To use these facilities, a child agent (that is in the process of being created by its parent) would copy its code to the remote server. At this point it has no wallet. It would then enter the protected domain, where it is isolated from the regular operating system, and execute a PAL (piece of application logic) which creates itself a private key, which is then "sealed" to the state of the CPU at that time. Upon leaving the protected domain, it is left with encrypted data that cannot be read by the (possibly malicious) host operating system. The host OS is treated as an untrusted proxy and provider of resources.

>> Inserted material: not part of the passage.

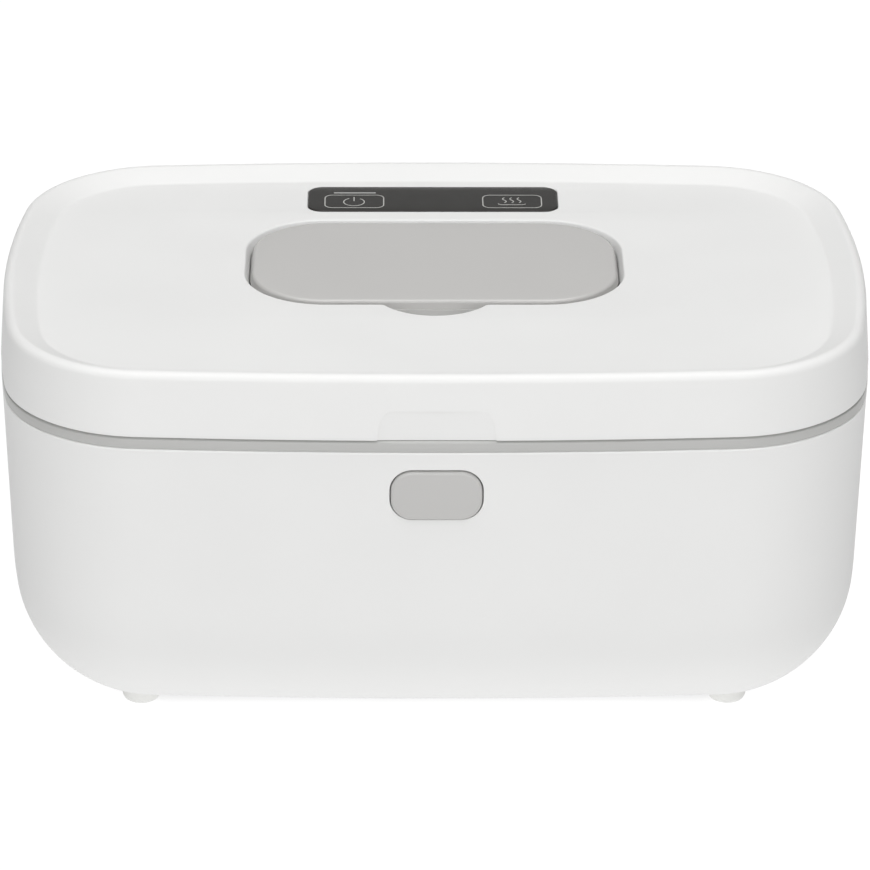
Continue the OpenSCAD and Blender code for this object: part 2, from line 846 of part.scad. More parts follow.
// Points of the spring's wire: rings of six corners along a coil
spring_turns = 4;
spring_steps = 64;
function spring_ring(i) =
    let (a = 360 * spring_turns * i / spring_steps,
         y = 0.35 + (guide_back - 0.7) * i / spring_steps)
    [for (k = [0 : 5]) let (r = spring_r + wire_r * cos(60 * k))
        [r * cos(a), y + wire_r * sin(60 * k), r * sin(a)]];

module button_spring() {
    points = [for (i = [0 : spring_steps]) each spring_ring(i)];
    last = 6 * spring_steps;
    color("silver")
        translate([0, -tongue_y, button_z])
            polyhedron(points, concat(
                [[5, 4, 3, 2, 1, 0]],
                [for (i = [0 : spring_steps - 1], k = [0 : 5]) each [
                    [6 * i + k, 6 * i + (k + 1) % 6, 6 * i + 6 + k],
                    [6 * i + (k + 1) % 6, 6 * i + 6 + (k + 1) % 6, 6 * i + 6 + k]]],
                [[for (k = [0 : 5]) last + k]]
            ));
}

// Bracket behind the latch slider, screwed to two bosses in the base
module button_guide() {
    color("white") difference() {
        union() {
            translate([-guide_w / 2 - guide_t, -guide_in, button_z - 8])
                cube([guide_w + 2 * guide_t, guide_t, 16]);
            for (s = [-1, 1]) {
                translate([s > 0 ? guide_w / 2 : -guide_w / 2 - guide_t, -guide_seat, button_z - 8])
                    cube([guide_t, guide_seat - guide_in + guide_t, 16]);
                translate([s > 0 ? guide_w / 2 : -guide_x - 3, -guide_seat, button_z - 4])
                    cube([guide_x + 3 - guide_w / 2, guide_t, 8]);
            }
        }
        for (s = [-1, 1])
            translate([s * guide_x, -guide_seat - 1, button_z])
                rotate([-90, 0, 0])
                    cylinder(r = 1 + seat, h = 10);
    }
}

module guide_screws() {
    color("silver")
        for (s = [-1, 1])
            translate([s * guide_x, -guide_seat + guide_t + 1.2, button_z])
                rotate([-90, 0, 0])
                    screw(1, 6.4, 2, 1.2);
}

module hinge_pin(s) {
    color("silver")
        translate([s * hinge_x, hinge_y, hinge_z])
            bar(hinge_pin_r, station_w);
}
module hinge_pin_left() { hinge_pin(-1); }
module hinge_pin_right() { hinge_pin(1); }

// ---- Lid ----

slope_in = lid_draft + crest_r;
field_in = slope_in + slope_w;
wall_z = top_z - crest_r;

module lid_bowl() {
    around(concat(
        [[lid_wall + 0.3, lid_z], [0.3, lid_z], [0, lid_z + 0.4]],
        bend([slope_in, wall_z], crest_r, 180, 90, 6),
        [[slope_in + 0.8, top_z - 0.15], [field_in - 0.8, field_z + 0.15], [field_in + 0.4, field_z]],
        [[field_in + 6, field_z], [field_in + 6, field_z - lid_wall], [field_in - 0.6, field_z - lid_wall]],
        [[slope_in + 1.2, top_z - lid_wall - 0.6], [lid_draft + lid_wall + 0.9, top_z - lid_wall - 0.6]],
        [[lid_draft + lid_wall + 0.1, wall_z - 0.6]]
    ));
    sheet(field_in + 5, field_z - lid_wall, lid_wall);
}

// Outline of the well: the flip plate's opening joined with the finger notch
module well_shape(grow) {
    translate([0, plate_y]) rounded(well_w + 2 * grow, well_d + 2 * grow, well_r + grow);
}
module notch_shape(grow) {
    translate([0, notch_y]) circle(notch_r + grow, $fn = 96);
}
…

The parent needs to provide its child with a small amount of money to let it get started, but how does it know its sending money truly to the child it just created and not a greedy imposter? The child can use the TPM to remotely prove it was in total control of the CPU at the time it created the private key corresponding to the provided address. The parent can verify that remote attestation and be assured it's sending money to the program it thinks it is.
If the services of an agent are purchased, for example, a file is uploaded to StorJ, the accompanying payment is presented to the secure PAL, along with the merkle branch linking it into the block chain. The PAL then updates its bookkeeping so it knows it needs to pay the host more, and when the host invoices the agent, the secure PAL verifies the bill is as expected and then creates/signs a transaction that pays the bill. The transaction is passed back to the untrusted host which broadcasts it.
Not all hardware supports trusted computing facilities. However, various laptops and server/desktop class PCs can be purchased that have the relevant chips. Renting such hardware to brokers might prove a profitable way to reduce the cost of a new computer purchase.